Subword Tokens (BERT): ['hello', '!', 'how', 'are', 'you', 'doing', 'today', '?', 'let', "'", 's', 'understand', 'token', '##ization', '.']


## Hands-On Example

In [50]:
# Tokenizing a new text example:
exercise_text = "Natural Language Processing enables computers to understand human language."

print("\nOriginal Text:", exercise_text)

# Word Tokenization using split
exercise_word_tokens_split = exercise_text.split()
print("Word Tokens (split):", exercise_word_tokens_split)

# Word Tokenization using NLTK
exercise_word_tokens_nltk = word_tokenize(exercise_text)
print("Word Tokens (NLTK):", exercise_word_tokens_nltk)

# Character Tokenization
exercise_char_tokens = list(exercise_text)
print("Character Tokens:", exercise_char_tokens)

# Subword Tokenization using BERT tokenizer
exercise_subword_tokens = bert_tokenizer.tokenize(exercise_text)
print("Subword Tokens (BERT):", exercise_subword_tokens)

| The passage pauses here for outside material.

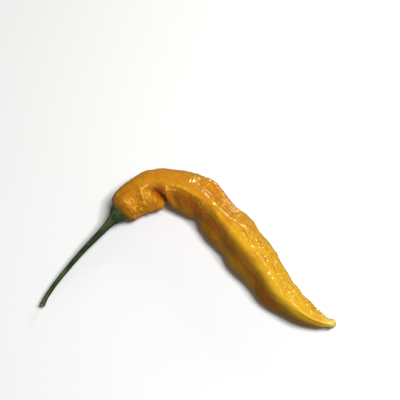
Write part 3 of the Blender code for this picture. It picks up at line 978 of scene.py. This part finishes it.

Original Text: Natural Language Processing enables computers to understand human language.
Word Tokens (split): ['Natural', 'Language', 'Processing', 'enables', 'computers', 'to', 'understand', 'human', 'language.']
Word Tokens (NLTK): ['Natural', 'Language', 'Processing', 'enables', 'computers', 'to', 'understand', 'human', 'language', '.']
Character Tokens: ['N', 'a', 't', 'u', 'r', 'a', 'l', ' ', 'L', 'a', 'n', 'g', 'u', 'a', 'g', 'e', ' ', 'P', 'r', 'o', 'c', 'e', 's', 's', 'i', 'n', 'g', ' ', 'e', 'n', 'a', 'b', 'l', 'e', 's', ' ', 'c', 'o', 'm', 'p', 'u', 't', 'e', 'r', 's', ' ', 't', 'o', ' ', 'u', 'n', 'd', 'e', 'r', 's', 't', 'a', 'n', 'd', ' ', 'h', 'u', 'm', 'a', 'n', ' ', 'l', 'a', 'n', 'g', 'u', 'a', 'g', 'e', '.']
Subword Tokens (BERT): ['natural', 'language', 'processing', 'enables', 'computers', 'to', 'understand', 'human', 'language', '.']


### Shortcomings:
   - **Ambiguity**: Tokenization can struggle with ambiguous cases, like contractions (e.g., "I’m" → "I" and "am" or "I’m" → "I’m"), and punctuation (e.g., "U.S." could be split incorrectly).
   - **Complexity in Languages**: Some languages, especially those without spaces between words (e.g., Chinese), pose challenges for tokenization.
   - **Loss of Context**: Tokenization may separate words that form important contextual relationships (e.g., "New York" might be split into "New" and "York").